The SCR is a type called a gate turn off, or GTO. That high hold current rating is only with the gate grounded. Driving it negative will drive it off. Because the timing capacitor stays topped up, the darlington would quickly drive the gate down to about the same potential as the cathode, so it could be retriggering, but turning off again quickly. You could check that with a cro. The reason for making it a GTO would be to make it turn off while there is still at least 175mA flowing through it to produce the inductive spike to start difficult tubes. I think the 56k in series with the timing capacitor might be to produce a bit of ripple to turn on the darlington, or fire the cutoff SCR while there is current flowing through the TN22 to produce the spike. In mine it was a 6.8K. I don't know what it was for, as the original thyristor was a C106D, not a GTO. Just recheck the orange capacitor value to make sure it is not 10uF like mine. Let me know whether it is or not, and the number on the zener please, as well as the thermal fuse number, as mine is a standard metal one rated at 2A 125 deg C.

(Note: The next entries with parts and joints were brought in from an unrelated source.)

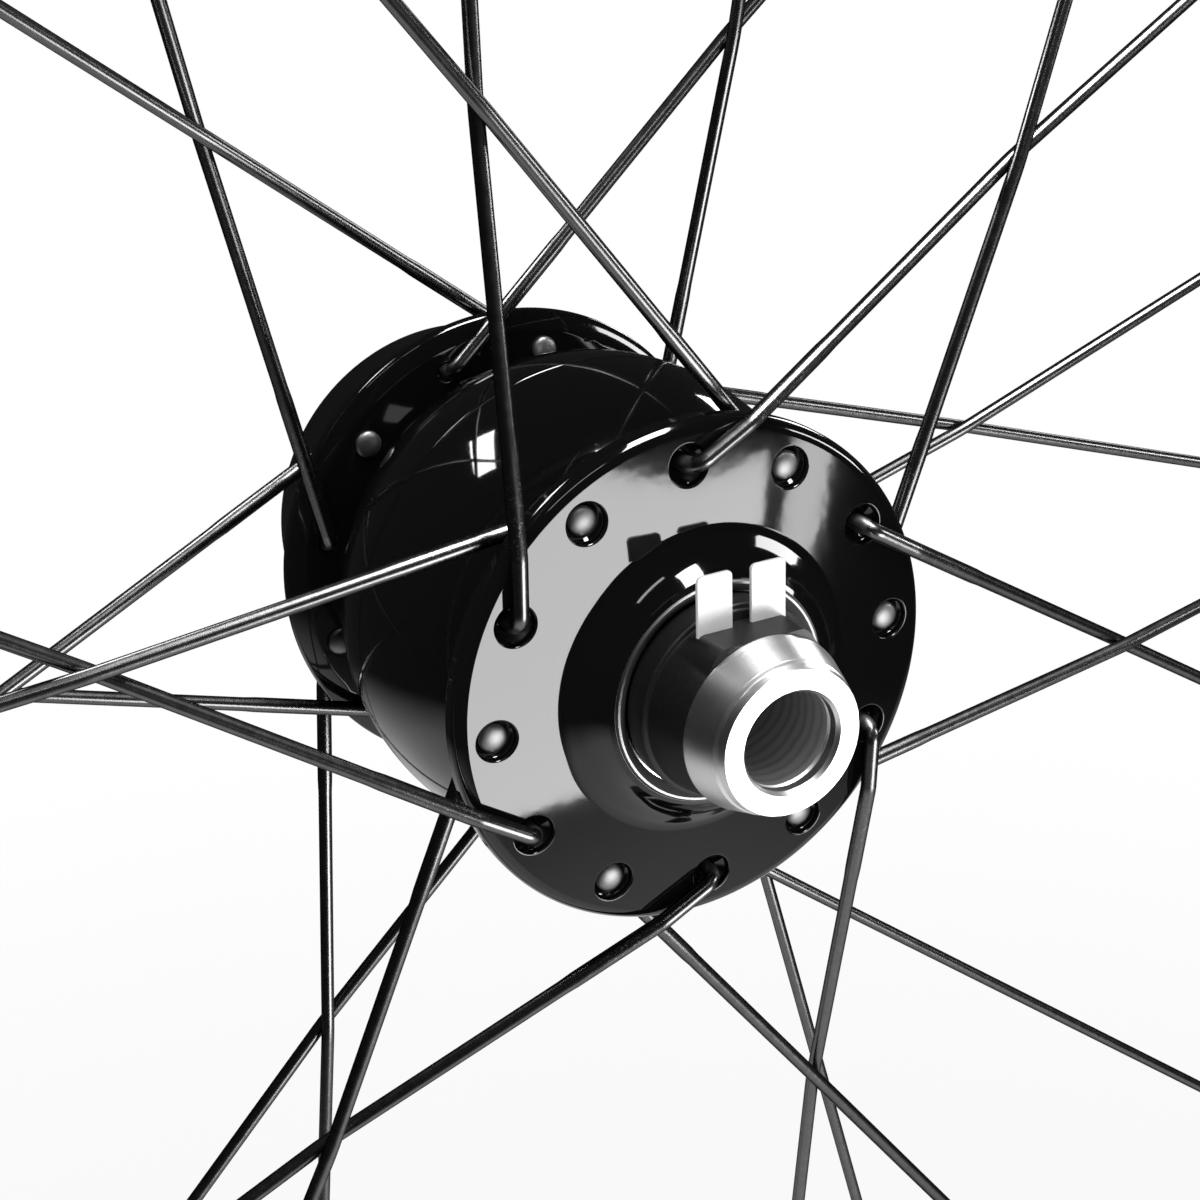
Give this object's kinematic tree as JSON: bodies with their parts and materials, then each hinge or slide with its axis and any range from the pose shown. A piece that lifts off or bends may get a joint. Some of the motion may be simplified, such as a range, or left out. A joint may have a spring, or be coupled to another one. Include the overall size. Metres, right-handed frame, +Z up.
{
  "type": "dynamo front wheel",
  "caption": "Front bicycle wheel with a generator hub: laced spokes, hollow rim, drilled flanges, plug for the lamp wires and a bore for a thru-axle.",
  "frame": {"origin": "wheel centre: on the axle, half way between the two end faces, in the rim's middle plane", "axes": "+Y along the axle towards the brake side, -Y towards the plug; +X forwards; +Z up, the way the two terminals point"},
  "size_m": [0.6339, 0.1, 0.634],
  "materials": {
    "shell_black": "gloss black coat",
    "rim_black": "satin black anodised",
    "axle_alloy": "turned",
    "cap_silver": "turned bright",
    "plug_black": "matte moulded",
    "terminal_tin": "tinned",
    "ring_silver": "bright turned",
    "bearing_steel": "ground",
    "seal_rubber": "matte",
    "claw_steel": "pressed",
    "magnet_grey": "sintered",
    "bobbin_plastic": "moulded",
    "copper": "enamelled",
    "nipple_nickel": "nickel plated",
    "spoke_steel": "drawn, dark"
  },
  "bodies": {
    "axle_assembly": {"axle": "axle_alloy", "claw_pole_left": "claw_steel", "claw_pole_right": "claw_steel", "coil_bobbin": "bobbin_plastic", "coil_leads": "copper", "connector_body": "plug_black", "copper_winding": "copper", "front_terminal": "terminal_tin", "inner_race_left": "bearing_steel", "inner_race_right": "bearing_steel", "left_end_cap": "cap_silver", "rear_terminal": "terminal_tin", "right_end_cap": "cap_silver", "stator_core": "claw_steel"},
    "wheel": {"hub_shell_right": "shell_black", "hub_shell_left": "shell_black", "magnet_ring": "magnet_grey", "magnet_yoke": "claw_steel", "outer_race_right": "bearing_steel", "outer_race_left": "bearing_steel", "bearing_seal_right": "seal_rubber", "bearing_seal_left": "seal_rubber", "retaining_ring_right": "ring_silver", "retaining_ring_left": "ring_silver", "rim": "rim_black", "spoke_nipples": "nipple_nickel", "left_spoke_01": "spoke_steel", "left_spoke_02": "spoke_steel", "left_spoke_03": "spoke_steel", "left_spoke_04": "spoke_steel", "left_spoke_05": "spoke_steel", "left_spoke_06": "spoke_steel", "left_spoke_07": "spoke_steel", "left_spoke_08": "spoke_steel", "left_spoke_09": "spoke_steel", "left_spoke_10": "spoke_steel", "left_spoke_11": "spoke_steel", "left_spoke_12": "spoke_steel", "right_spoke_01": "spoke_steel", "right_spoke_02": "spoke_steel", "right_spoke_03": "spoke_steel", "right_spoke_04": "spoke_steel", "right_spoke_05": "spoke_steel", "right_spoke_06": "spoke_steel", "right_spoke_07": "spoke_steel", "right_spoke_08": "spoke_steel", "right_spoke_09": "spoke_steel", "right_spoke_10": "spoke_steel", "right_spoke_11": "spoke_steel", "right_spoke_12": "spoke_steel"},
    "ball_set_right": {"ball_set_right": "bearing_steel"},
    "ball_set_left": {"ball_set_left": "bearing_steel"}
  },
  "joints": [
    {"name": "wheel_spin", "type": "hinge", "parent": "axle_assembly", "child": "wheel", "pos_m": [0, 0, 0], "axis": [0, 1, 0], "continuous": true},
    {"name": "right_balls_roll", "type": "hinge", "parent": "axle_assembly", "child": "ball_set_right", "pos_m": [0, -0.031, 0], "axis": [0, 1, 0], "continuous": true},
    {"name": "left_balls_roll", "type": "hinge", "parent": "axle_assembly", "child": "ball_set_left", "pos_m": [0, 0.0375, 0], "axis": [0, 1, 0], "continuous": true}
  ],
  "couplings": [
    {"joint": "right_balls_roll", "follows": "wheel_spin", "ratio": 0.555},
    {"joint": "left_balls_roll", "follows": "wheel_spin", "ratio": 0.555}
  ]
}
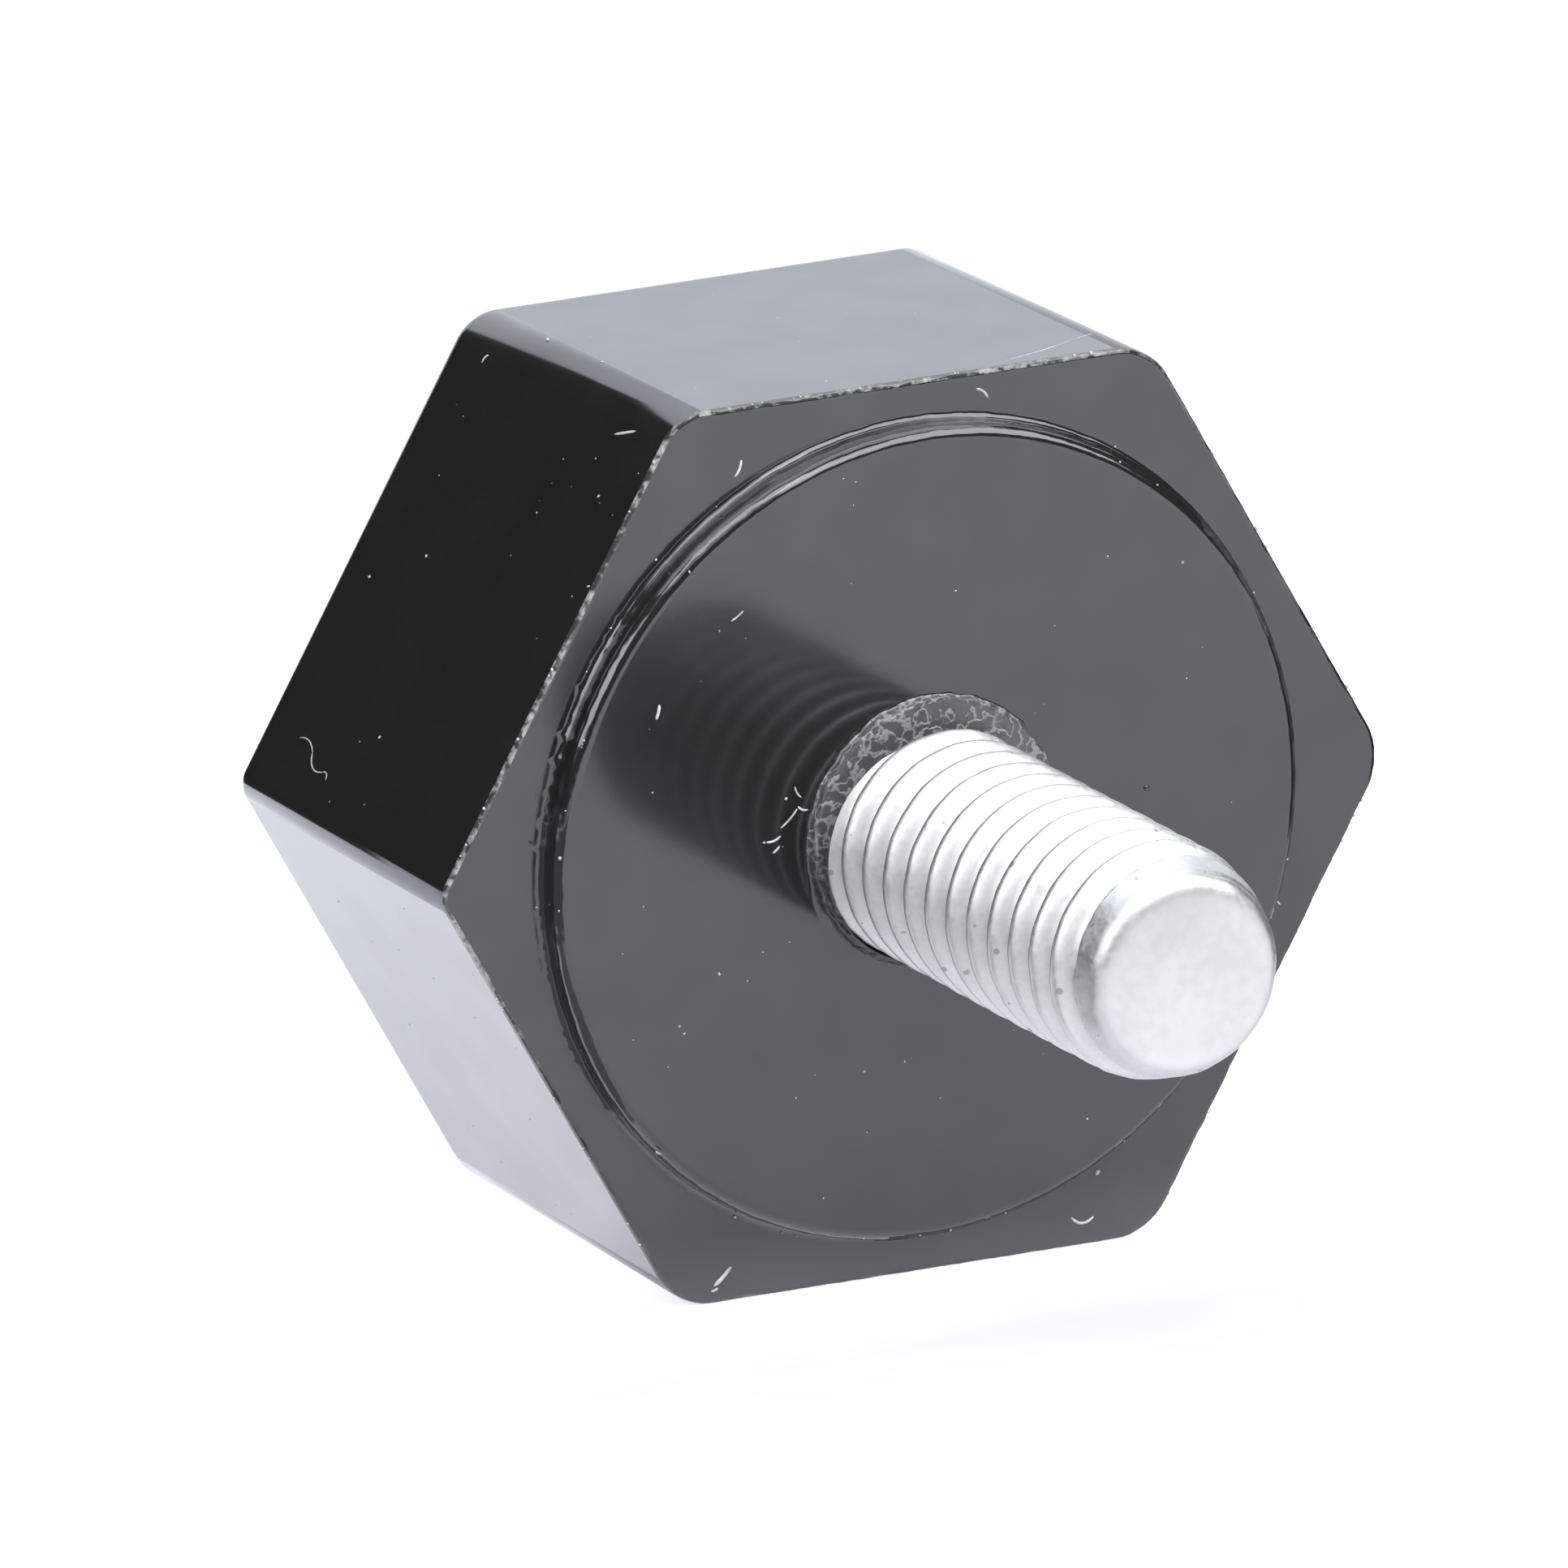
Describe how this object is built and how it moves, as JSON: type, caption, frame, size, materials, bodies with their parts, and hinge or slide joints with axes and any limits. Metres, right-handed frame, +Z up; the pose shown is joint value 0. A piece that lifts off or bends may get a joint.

The capacitor in a glow switch starter is to weld the contacts together briefly. I tried one without and the contacts just buzzed and it 1/2 lit.
bigclivedotcom, the 82k resistor has to go to the SCR gate to get enough voltage to turn on the darlington, as it requires 2 diode drops. I traced the circuit out from another youtube video by an American guy, but in his one, the 82k was 100k and the 15k was 33k like the one I put in my rangehood. Yours must be designed for a fitting with 2 tubes in series or 120V. What is the number of the zener in yours? Is it is probably a BZX85C110. It looks like you wrote 170V. That's not a preferred value. I'm not sure if mine is a Pulsestarter brand. I would have to partly disassemble the hood to see. It looks the same, but a different layout and has the same circuit as the datasheet, and has a specially selected sensitivity P0124 SCR instead of a darlington. R1 is 33k, R2 & R4 are 6.8k, R3 is 24k, C1 is 10uF, C2 is 100uF and the main SCR is a C106D. I posted the circuit on stackexchange How to light a fluorescent lamp, along with a modified version I designed to suit available components, which has a relatively fixed on time instead of that circuit which mimics the response time of the filaments with variations in current.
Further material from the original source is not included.